Déchargé dans un vacarme assourdissant, le produit de la pêche, coquilles mais aussi mollusques, poissons et... cailloux, est trié par deux matelots sur un tapis roulant en 20 à 25 minutes.

Il y aura cinq rotations.

La récolte ne cesse de progresser depuis près de dix ans, et Eric Foucher, chercheur à la station Ifremer de Port-en-Bessin, sait pourquoi: c'est lui qui a accompagné la mise en place la gestion de cette ressource.

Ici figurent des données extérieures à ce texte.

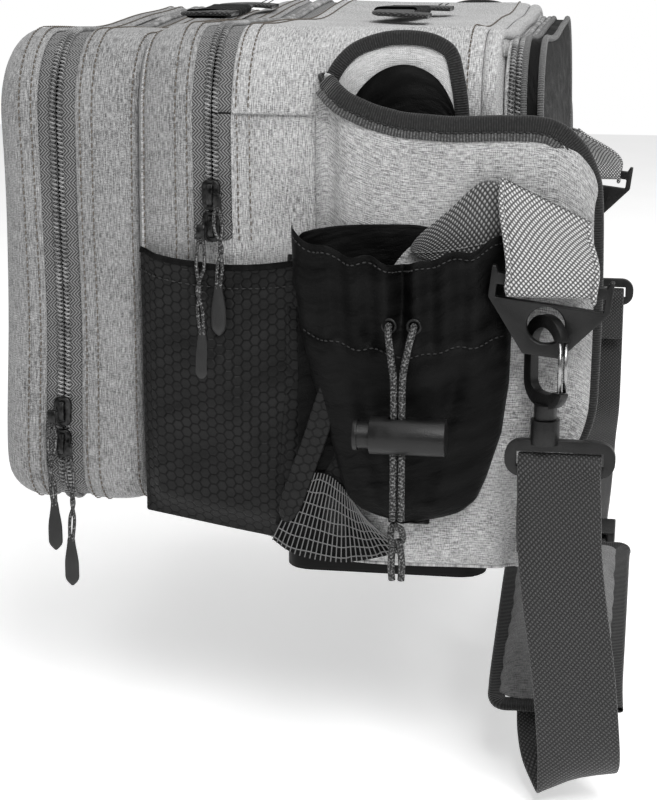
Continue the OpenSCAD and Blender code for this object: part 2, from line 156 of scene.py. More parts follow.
class Finish:
    """A procedural material: small helpers that add nodes and wire them to one shader."""

    def __init__(self, name, roughness=0.8, **values):
        self.material = bpy.data.materials.new(name)
        self.material.use_nodes = True
        self.tree = self.material.node_tree
        self.shader = self.tree.nodes["Principled BSDF"]
        self.set("Roughness", roughness)
        for key, value in values.items():
            self.set(key.replace("_", " "), value)

    def set(self, socket, value):
        self.shader.inputs[socket].default_value = value

    def wire(self, value, socket):
        if isinstance(value, bpy.types.NodeSocket):
            self.tree.links.new(value, socket)
        elif value is not None:
            socket.default_value = value

    def add(self, kind, inputs=(), **settings):
        node = self.tree.nodes.new(kind)
        for key, value in settings.items():
            setattr(node, key, value)
        for key, value in dict(inputs).items():
            self.wire(value, node.inputs[key])
        return node

    def math(self, operation, a, b=None):
        node = self.add("ShaderNodeMath", {0: a, 1: b}, operation=operation)
        return node.outputs[0]

    def vector(self, operation, a, b=None):
        node = self.add("ShaderNodeVectorMath", {0: a, 1: b}, operation=operation)
        return node.outputs["Value"] if operation == "DOT_PRODUCT" else node.outputs[0]

    def weave(self, scale=(1, 1, 1), turn=0.0):
        """The cloth's own coordinates in millimetres, scaled and turned."""
        uv = self.add("ShaderNodeUVMap", uv_map="weave").outputs[0]
        turned = self.add(
            "ShaderNodeMapping", {"Vector": uv, "Rotation": (0, 0, math.radians(turn))}
        )
        return self.vector("MULTIPLY", turned.outputs[0], tuple(1000 * s for s in scale))

    def space(self, scale=1.0):
        """Coordinates in the object's own space, in millimetres."""
        place = self.add("ShaderNodeTexCoord").outputs["Object"]
        return self.vector("MULTIPLY", place, (1000 * scale,) * 3)

    def noise(self, vector, scale=1.0, detail=2.0, low=0.3, high=0.7):
        raw = self.add("ShaderNodeTexNoise", {"Vector": vector, "Scale": scale, "Detail": detail})
        spread = self.add(
            "ShaderNodeMapRange", {"Value": raw.outputs[0], "From Min": low, "From Max": high}
        )
        return spread.outputs[0]

    def mix(self, factor, a, b):
        node = self.add("ShaderNodeMix", data_type="RGBA")
        self.wire(factor, node.inputs[0])
        self.wire(a, node.inputs[6])
        self.wire(b, node.inputs[7])
        return node.outputs[2]

    def wave(self, vector, axis, period):
        """A smooth ridge that repeats every period millimetres along axis, from 0 to 1."""
        along = self.add("ShaderNodeSeparateXYZ", {0: vector}).outputs[axis]
        turn = self.math("MULTIPLY", along, 2 * math.pi / period)
        return self.math("MULTIPLY", self.math("ADD", self.math("SINE", turn), 1.0), 0.5)

    def colour(self, socket):
        self.wire(socket, self.shader.inputs["Base Color"])
        return self

    def rough(self, socket):
        self.wire(socket, self.shader.inputs["Roughness"])
        return self

    def bump(self, height, distance_mm, strength=1.0):
        node = self.add(
            "ShaderNodeBump", {"Height": height, "Strength": strength, "Distance": distance_mm * MM}
        )
        self.wire(node.outputs[0], self.shader.inputs["Normal"])
        return self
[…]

"La pêche est limitée en nombre de navires, 220 licences pour la baie, dans le temps, quelques mois, quelques jours par semaine, quelques heures par jour", poursuit le chercheur interrogé par l'AFP.

Les dragues aussi: "Depuis 2020 les anneaux font 97 millimètres contre 92 auparavant, les coquilles de moins de deux ans restent désormais au fond pour se reproduire".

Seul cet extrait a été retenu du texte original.